What is required |
The listing below contains a span that opens with the line containing "on the shaft" and closes with the line containing "obj.parent = empty". Return that span exactly.
__________________________________________________
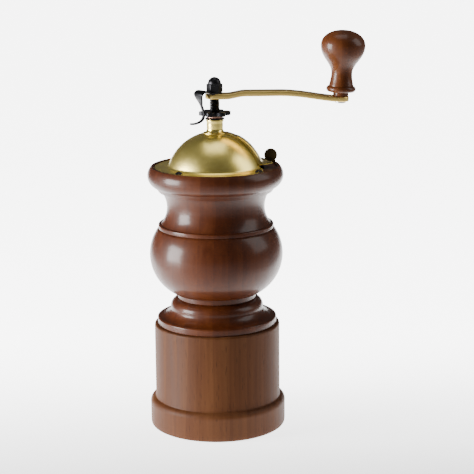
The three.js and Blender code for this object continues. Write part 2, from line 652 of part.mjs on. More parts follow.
// Lock clip: a plate under the nut that arches up, then the leg, which flexes
// at the crown of the arch and ends in a curled finger tail
{
  const clip = frameAt(clipZ, CLIP_AZIMUTH);
  const middle = CLIP_SHEET / 2;
  const crown = middle + CLIP_ARCH;

  // A strip of the clip's sheet along a curve in X and Z.
  function strip(points, steps, from = 0, to = 1) {
    const curve = new THREE.SplineCurve(points.map(([x, z]) => new THREE.Vector2(x, z)));
    const sides = [1, -1].map((side) => Array.from({ length: steps + 1 }, (_, i) => {
      const t = THREE.MathUtils.lerp(from, to, i / steps);
      const [spot, way] = [curve.getPoint(t), curve.getTangent(t)];
      return [spot.x - side * middle * way.y, spot.y + side * middle * way.x];
    }));
    return sideways(outline([...sides[1], ...sides[0].reverse()]), CLIP_WIDTH);
  }

  const plateShape = new THREE.Shape();
  plateShape.absarc(0, 0, CLIP_WIDTH / 2, Math.PI / 2, 3 * Math.PI / 2);
  plateShape.lineTo(CLIP_SPLIT - FIT_GAP / 2, -CLIP_WIDTH / 2);
  plateShape.lineTo(CLIP_SPLIT - FIT_GAP / 2, CLIP_WIDTH / 2);
  const flat = outline([[-CLIP_WIDTH, 0], [5.4, 0], [5.4, CLIP_SHEET], [-CLIP_WIDTH, CLIP_SHEET]]);
  const arch = strip([[5.3, middle], [6.1, middle + 0.15], [7.6, crown - 0.3], [CLIP_SPLIT, crown], [11, crown]], 10);
  const bore = ring(0, SHAFT_RADIUS + FIT_GAP, -3, 5);
  const plate = join(sideways(flat, CLIP_WIDTH), arch);
  place('lock_clip', cut(common(plate, prism(plateShape, -3, 5)), bore), blackSteel, clip);

  // The leg's route, as reach from the shaft and height from the clip's underside
  const notchReach = NOTCH_RADIUS + 2 * FIT_GAP + middle + SEAM_GAP;
  const route = [
    [CLIP_SPLIT + FIT_GAP, crown], [CLIP_SPLIT + 1.9, crown - 0.4], [12.1, 0.3], [11.8, -1.8],
    [10.9, -4], [10.1, -6.3], [9.2, -8.8], [notchReach, -11.2], [notchReach, -13.6], [9.7, -15.8],
    [12, -17], [15, -17.6], [18.2, -17.5],
  ];
  const face = outline([
    [-CLIP_WIDTH / 2, 4], [-CLIP_WIDTH / 2, 0.6], [-CLIP_LEG_WIDTH / 2, -6.5], [-CLIP_LEG_WIDTH / 2, -20],
    [CLIP_LEG_WIDTH / 2, -20], [CLIP_LEG_WIDTH / 2, -6.5], [CLIP_WIDTH / 2, 0.6], [CLIP_WIDTH / 2, 4],
  ]);
  const taper = new THREE.ExtrudeGeometry(face, { depth: 30, bevelEnabled: false })
    .rotateX(Math.PI / 2).rotateZ(Math.PI / 2);
  place('lock_leg', common(strip(route, 26), taper), blackSteel, clip);
}

// Cap nut: a hexagon with a domed end, blind bored
{
  const hexTop = nutZ + NUT_HEX_HEIGHT;
  const corner = NUT_FLATS / Math.sqrt(3);
  const bevel = turned([
    [0, nutZ], [corner - 0.4, nutZ], [corner, nutZ + 0.4], [corner, hexTop - 0.5], [corner - 0.5, hexTop],
    [0, hexTop],
  ], CAST_SIDES);
  const dome = turned([
    [0, nutZ + 1], [NUT_DOME_RADIUS, nutZ + 1], ...sweep(0, hexTop + 0.1, NUT_DOME_RADIUS, 0, 90, 5),
  ]);
  const bore = ring(0, SHAFT_RADIUS + SEAM_GAP, nutZ - 1, nutZ + SHAFT_END + FIT_GAP);
  const hex = common(hexagon(NUT_FLATS, nutZ, hexTop), bevel);
  place('cap_nut', cut(join(hex, dome), bore), blackSteel);
}

// Knob and the spindle it turns on, square to the sloping end of the arm
{
  const end = frameAt(armZ - ARM_DROP);
  end.position.x = ARM_LENGTH;
  end.rotation.y = radians(KNOB_TILT);
  const base = ARM_THICKNESS + FIT_GAP;
  const at = (height) => ARM_THICKNESS + height;

  const head = -FIT_GAP - SPINDLE_HEAD;
  place('knob_spindle', turned([
    [0, head], [SPINDLE_HEAD_RADIUS - 0.9, head], [SPINDLE_HEAD_RADIUS, head + 0.5],
    [SPINDLE_HEAD_RADIUS, -FIT_GAP], [SPINDLE_RADIUS, -FIT_GAP], [SPINDLE_RADIUS, at(SPINDLE_LENGTH)],
    [0, at(SPINDLE_LENGTH)],
  ], 16), steel, end);

  const side = new THREE.Path();
  side.moveTo(KNOB_NECK_RADIUS + 1.1, at(KNOB_BEAD + KNOB_BEAD_HALF + 0.4));
  side.quadraticCurveTo(KNOB_NECK_RADIUS - 0.1, at(KNOB_NECK - 3), KNOB_NECK_RADIUS, at(KNOB_NECK));
  side.bezierCurveTo(KNOB_NECK_RADIUS + 0.2, at(KNOB_NECK + 6), KNOB_RADIUS, at(KNOB_WIDEST - 8),
    KNOB_RADIUS, at(KNOB_WIDEST));
  side.bezierCurveTo(KNOB_RADIUS, at(KNOB_WIDEST + 5.6), KNOB_RADIUS * 0.6, at(KNOB_HEIGHT),
    0, at(KNOB_HEIGHT));
  const beadLow = [KNOB_BEAD_RADIUS - 1.9, at(KNOB_BEAD - KNOB_BEAD_HALF)];
  const beadHigh = [KNOB_BEAD_RADIUS - 1.5, at(KNOB_BEAD + KNOB_BEAD_HALF)];
  const bore = SPINDLE_RADIUS + FIT_GAP;
  const boreTop = at(SPINDLE_LENGTH) + FIT_GAP;
  place('hand_knob', turned([
    [bore, base],
    [KNOB_FOOT_RADIUS - 0.3, base],
    [KNOB_FOOT_RADIUS, at(KNOB_BEAD - KNOB_BEAD_HALF - 0.4)],
    beadLow,
    ...arc(beadLow, beadHigh, 1.7, 4),
    ...side.getPoints(5).map((point) => [point.x, point.y]),
    [0, boreTop],
    [bore, boreTop],
    [bore, base],
  ]), lacqueredWood, end);
}

// Burr holder: a flanged sleeve with a lip and a three-armed bridge, whose hub
// guides the shaft
const hubBore = SHAFT_RADIUS + FIT_GAP + HUB_BUSH_WALL + SEAM_GAP;
{
  const low = spigotZ - HOLDER_FLANGE;
  const sleeve = turned([
    [sleeveInner, low],
    [HOLDER_FLANGE_RADIUS, low],
    [HOLDER_FLANGE_RADIUS, spigotZ],
    [SLEEVE_RADIUS, spigotZ],
    [SLEEVE_RADIUS, bridgeZ + SLEEVE_LIP],
    [SLEEVE_LIP_RADIUS, bridgeZ + SLEEVE_LIP],
    [SLEEVE_LIP_RADIUS, bridgeZ],
    [sleeveInner, bridgeZ],
    [sleeveInner, low],
  ], CAST_SIDES);
  const armTop = bridgeZ + BRIDGE_ARM_HEIGHT;
  const armReach = SLEEVE_LIP_RADIUS + 1;
  const arms = Array.from({ length: BRIDGE_ARMS }, (_, i) =>
    block([0, -BRIDGE_ARM_WIDTH / 2, bridgeZ], [armReach, BRIDGE_ARM_WIDTH / 2, armTop])
      .rotateZ(radians(30 + 360 * i / BRIDGE_ARMS)));
  const hub = ring(0, HUB_RADIUS, bridgeZ, bridgeZ + HUB_HEIGHT);
  const bore = ring(0, hubBore, bridgeZ - 1, bridgeZ + HUB_HEIGHT + 1);
  const screwHoles = HOLDER_SCREW_AZIMUTHS.map((azimuth) =>
    ring(0, HOLDER_SCREW.shank + FIT_GAP, low - PLATE_THICKNESS - 1, spigotZ + 1, SCREW_SIDES)
      .translate(...polar(HOLDER_SCREW_CIRCLE, azimuth), 0));
  place('burr_holder', cut(join(sleeve, ...arms, hub), bore, ...screwHoles), steel);

  const plate = ring(PLATE_HOLE_RADIUS, HOLDER_FLANGE_RADIUS, low - PLATE_THICKNESS, low, CAST_SIDES);
  place('retaining_plate', cut(plate, ...screwHoles), steel);
  HOLDER_SCREW_AZIMUTHS.forEach((azimuth, i) => {
    const mesh = place(`holder_screw_${i + 1}`, screw(HOLDER_SCREW), steel);
    mesh.position.set(...polar(HOLDER_SCREW_CIRCLE, azimuth), low - PLATE_THICKNESS);
    mesh.rotation.x = Math.PI;
  });

  const bushTop = bridgeZ + HUB_HEIGHT;
  const inner = SHAFT_RADIUS + FIT_GAP;
  place('bridge_bush', turned([
    [inner, bridgeZ],
    [inner + HUB_BUSH_WALL, bridgeZ],
    [inner + HUB_BUSH_WALL, bushTop],
    [HUB_RADIUS - 0.6, bushTop],
    [HUB_RADIUS - 0.6, bushTop + HUB_BUSH_FLANGE],
    [inner, bushTop + HUB_BUSH_FLANGE],
    [inner, bridgeZ],
  ]), bronze);
}

// A ring-shaped solid whose inner and outer faces are given by radius functions
// of an angle in turns and a height from 0 to 1.
function toothed(outer, inner, low, high, around, levels) {
  const positions = [];
  const index = [];
  const spot = (level, i, side) => (level * around + i % around) * 2 + side;
  for (let level = 0; level <= levels; level += 1) {
    for (let i = 0; i < around; i += 1) {
      for (const radius of [outer, inner]) {
        const size = radius(i / around, level / levels, i);
        positions.push(...polar(size, 360 * i / around), THREE.MathUtils.lerp(low, high, level / levels));
      }
    }
  }
  const quad = (a, b, c, d) => index.push(a, b, c, a, c, d);
  for (let i = 0; i < around; i += 1) {
    for (let level = 0; level < levels; level += 1) {
      quad(spot(level, i, 0), spot(level, i + 1, 0), spot(level + 1, i + 1, 0), spot(level + 1, i, 0));
      quad(spot(level, i + 1, 1), spot(level, i, 1), spot(level + 1, i, 1), spot(level + 1, i + 1, 1));
    }
    quad(spot(0, i + 1, 0), spot(0, i, 0), spot(0, i, 1), spot(0, i + 1, 1));
    quad(spot(levels, i, 0), spot(levels, i + 1, 0), spot(levels, i + 1, 1), spot(levels, i, 1));
  }
  const geometry = new THREE.BufferGeometry();
  geometry.setAttribute('position', new THREE.Float32BufferAttribute(positions, 3));
  geometry.setIndex(index);
  return geometry;
}

// Ring burr, with straight teeth that narrow towards the bottom
{
  const low = spigotZ - HOLDER_FLANGE + FIT_GAP;
  const high = bridgeZ - FIT_GAP;
  const mouth = (turn, rise, i) =>
    THREE.MathUtils.lerp(RING_BURR_BOTTOM_RADIUS, RING_BURR_TOP_RADIUS, rise) - (i % 2) * RING_BURR_TOOTH;
  const back = () => sleeveInner - FIT_GAP;
  place('ring_burr', toothed(back, mouth, low, high, 2 * RING_BURR_TEETH, 1), steel);
}

// Cone burr: coarse twisted ridges above, which feed the fine teeth below
{
  const face = (turn, rise, i) => {
    const size = THREE.MathUtils.lerp(CONE_BOTTOM_RADIUS, CONE_TOP_RADIUS, rise);
    const ridge = (turn * CONE_RIDGES + rise * CONE_TWIST * CONE_RIDGES / 360) % 1;
    const fine = (i % 2) * CONE_FINE_TOOTH * (1 - rise);
    return size - fine - CONE_RIDGE_DEPTH * smooth(0.15, 0.9, rise) * ridge;
  };
  const around = 2 * CONE_FINE_TEETH;
  const bore = () => SHAFT_RADIUS + RUN_GAP;
  place('cone_burr', toothed(face, bore, coneZ, coneZ + CONE_HEIGHT, around, 5), steel);
}

// Spring that presses the cone burr down, so that the disc sets its height
{
  const low = coneZ + CONE_HEIGHT + FIT_GAP + SPRING_WIRE;
  const high = bridgeZ - SPRING_PLAY - SPRING_WASHER - FIT_GAP - SPRING_WIRE;
  class Helix extends THREE.Curve {
    getPoint(t, target = new THREE.Vector3()) {
      const level = THREE.MathUtils.lerp(low, high, smooth(0.08, 0.92, t));
      return target.set(...polar(SPRING_RADIUS, 360 * SPRING_TURNS * t), level);
    }
  }
  const wire = outline(Array.from({ length: 5 }, (_, i) => polar(SPRING_WIRE, 72 * i)));
  const coil = new THREE.ExtrudeGeometry(wire, { steps: 8 * SPRING_TURNS, extrudePath: new Helix() });
  place('shaft_spring', coil, steel);
  const washerLow = bridgeZ - SPRING_PLAY - SPRING_WASHER;
  const bore = SHAFT_RADIUS + FIT_GAP;
  place('spring_washer', ring(bore, SPRING_RADIUS + 1, washerLow, washerLow + SPRING_WASHER, WASHER_SIDES), steel);
}

// Washer and nut that hold the cone burr on the shaft
{
  const washerLow = coneZ - FIT_GAP - BURR_WASHER;
  const bore = SHAFT_RADIUS + RUN_GAP;
  place('burr_washer', ring(bore, BURR_WASHER_RADIUS, washerLow, washerLow + BURR_WASHER, WASHER_SIDES), steel);
  const nut = hexagon(BURR_NUT_FLATS, burrNutZ, burrNutZ + BURR_NUT_HEIGHT);
  place('burr_nut', cut(nut, ring(0, bore, burrNutZ - 1, burrNutZ + BURR_NUT_HEIGHT + 1)), steel);
}

export default grinder;
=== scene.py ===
import math

import bmesh
import bpy
from mathutils import Matrix, Vector


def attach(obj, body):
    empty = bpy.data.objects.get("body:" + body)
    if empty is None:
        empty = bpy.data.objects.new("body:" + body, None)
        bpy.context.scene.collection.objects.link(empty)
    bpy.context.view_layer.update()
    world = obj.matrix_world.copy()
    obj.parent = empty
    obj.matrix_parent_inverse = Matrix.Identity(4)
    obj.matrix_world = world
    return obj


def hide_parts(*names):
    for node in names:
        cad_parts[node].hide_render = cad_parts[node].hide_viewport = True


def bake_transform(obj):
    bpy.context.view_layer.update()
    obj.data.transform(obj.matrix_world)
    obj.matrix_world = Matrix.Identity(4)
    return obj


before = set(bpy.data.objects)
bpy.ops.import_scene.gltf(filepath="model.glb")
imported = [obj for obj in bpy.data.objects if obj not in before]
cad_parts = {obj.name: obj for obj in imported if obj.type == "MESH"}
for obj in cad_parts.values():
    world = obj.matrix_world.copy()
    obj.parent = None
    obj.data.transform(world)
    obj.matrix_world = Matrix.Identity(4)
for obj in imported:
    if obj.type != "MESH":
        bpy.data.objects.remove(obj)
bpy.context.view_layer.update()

# Cup.
# The cup is one block of pale red-brown beech, turned to a plain cylinder on a
# wider foot and bored out to catch the grounds. It is stained and sealed with a
# satin varnish, so its grain shows and its sheen is soft.


def arc(a, b, height, steps):
    """Points of the arc from a to b, after a, that stands off its chord to the right."""
    half = math.dist(a, b) / 2
    along = ((b[0] - a[0]) / (2 * half), (b[1] - a[1]) / (2 * half))
    aside = (along[1], -along[0])
    radius = (half ** 2 + height ** 2) / (2 * height)
    reach = math.asin(half / abs(radius))
    points = []
    for i in range(1, steps + 1):
        turn = reach * (2 * i / steps - 1)
        points.append(tuple(
            (a[k] + b[k]) / 2 + aside[k] * (height - radius)
            + aside[k] * radius * math.cos(turn) + along[k] * abs(radius) * math.sin(turn)
            for k in (0, 1)))
    return points


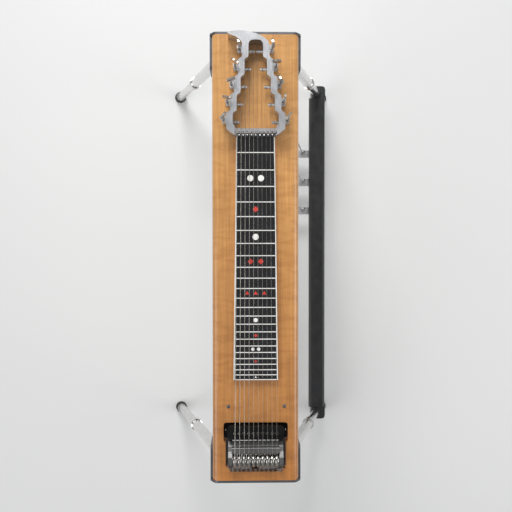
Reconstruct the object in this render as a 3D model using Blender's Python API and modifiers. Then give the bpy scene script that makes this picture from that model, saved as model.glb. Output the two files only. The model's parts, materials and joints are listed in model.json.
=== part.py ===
"""Pedal steel guitar with one neck of ten strings, three pedals and four knee levers, on four splayed legs.

Units are metres and +Z is up. The origin is on the floor, under the middle of the body. +X runs towards the
keyhead end, -X towards the changer end, +Y towards the player and -Y towards the audience.
"""

import math

import bmesh
import bpy
from mathutils import Matrix, Vector

WELD = 1e-6               # points this close are one
SIDES = 12                # flats round a shaft, a tube or a hole
FEW_SIDES = 6             # flats round a thin wire, pin or worm
CORNER_STEPS = 2          # flats round a rounded corner

# Clearances
GAP = 0.0003              # between two pieces that touch
RUNNING = 0.00035         # radial play of a shaft in its hole
PIN_PLAY = 0.001          # radial play of a linkage pin, which swings a little as it travels

# Strings and neck
STRINGS = 10
SCALE_LENGTH = 0.6096
NUT_PITCH = 0.00763
BRIDGE_PITCH = 0.00873
STRING_HEIGHT = 0.022     # underside of the strings above the deck
STRING_RADII = (0.00016, 0.0002, 0.00015, 0.00018, 0.00023, 0.00029, 0.00036, 0.00043, 0.0005, 0.0006)
FRETS = 24
FRETBOARD_MARGIN_NUT = 0.0015
FRETBOARD_MARGIN_END = 0.0022
FRETBOARD_TOP = 0.011     # above the deck
FRETBOARD_THICKNESS = 0.002

# Body
DECK_TOP = 0.705
DECK_WIDTH = 0.163
DECK_THICKNESS = 0.018
DECK_EDGE_RADIUS = 0.012
DECK_CORNER_RADIUS = 0.0055
HEAD_MARGIN = 0.0034      # deck past the keyhead
BRIDGE_TO_TAIL = 0.0414   # deck past the changer axle
APRON_THICKNESS = 0.010
FRONT_APRON_DEPTH = 0.077
REAR_APRON_DEPTH = 0.062
KNEE_RELIEF = 0.018       # rise of the rear apron's lower edge over the player's knees
ENDPLATE_THICKNESS = 0.0045
ENDPLATE_DROP = 0.112     # below the deck's top
ENDPLATE_BELOW_DECK = 0.001   # endplate's top edge below the deck's top
SHOULDER = 0.014          # drop of the endplate's sloped upper corners
ARCH_RISE = 0.010         # rise of its lower edge between the leg sockets
FLANGE_LENGTH = 0.066
FLANGE_THICKNESS = 0.0042
TUNING_WINDOW_MARGIN = 0.005   # window past the changer's fingers
TUNING_WINDOW_REACH = 0.0135   # window above and below the pull rods
JACK_BELOW_WINDOW = 0.0135
JACK_BARREL_RADIUS = 0.0080
JACK_BORE_RADIUS = 0.0046
JACK_RIM = 0.0015         # jack barrel proud of the endplate
JACK_DEPTH = 0.016        # jack barrel inside the endplate

# Keyhead
ROWS = 5
FIRST_POST = 0.0208       # from the nut
POST_PITCH = 0.03245
KEYHEAD_HEIGHT = 0.034
KEYHEAD_HALF_WIDTH = 0.0250   # at the narrowest row
RAIL_STEP = 0.0072
RAIL_WIDTH = 0.0118
CROWN_LENGTH = 0.033      # keyhead past the last post
NUT_BAR_HEIGHT = 0.0165
NUT_BAR_LENGTH = 0.014
ROLLER_RADIUS = 0.004
ROLLER_HALF = 0.0026      # half a roller's width
ROLLER_AXLE_RADIUS = 0.0016
ROLLER_AXLE_PAST = 0.0062 # axle past the outer strings
ROLLER_BITE = 0.0004      # depth to which a string beds in its roller, where it bends over the nut
POST_HEIGHT = 0.013       # post axis above the deck
POST_RADIUS = 0.003
POST_REACH = 0.012        # inwards from the rail
GEAR_RADIUS = 0.0042
WORM_RADIUS = 0.0024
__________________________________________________
Result of the exercise |
// Washer and nut that hold the cone burr on the shaft
{
  const washerLow = coneZ - FIT_GAP - BURR_WASHER;
  const bore = SHAFT_RADIUS + RUN_GAP;
  place('burr_washer', ring(bore, BURR_WASHER_RADIUS, washerLow, washerLow + BURR_WASHER, WASHER_SIDES), steel);
  const nut = hexagon(BURR_NUT_FLATS, burrNutZ, burrNutZ + BURR_NUT_HEIGHT);
  place('burr_nut', cut(nut, ring(0, bore, burrNutZ - 1, burrNutZ + BURR_NUT_HEIGHT + 1)), steel);
}

export default grinder;
=== scene.py ===
import math

import bmesh
import bpy
from mathutils import Matrix, Vector


def attach(obj, body):
    empty = bpy.data.objects.get("body:" + body)
    if empty is None:
        empty = bpy.data.objects.new("body:" + body, None)
        bpy.context.scene.collection.objects.link(empty)
    bpy.context.view_layer.update()
    world = obj.matrix_world.copy()
    obj.parent = empty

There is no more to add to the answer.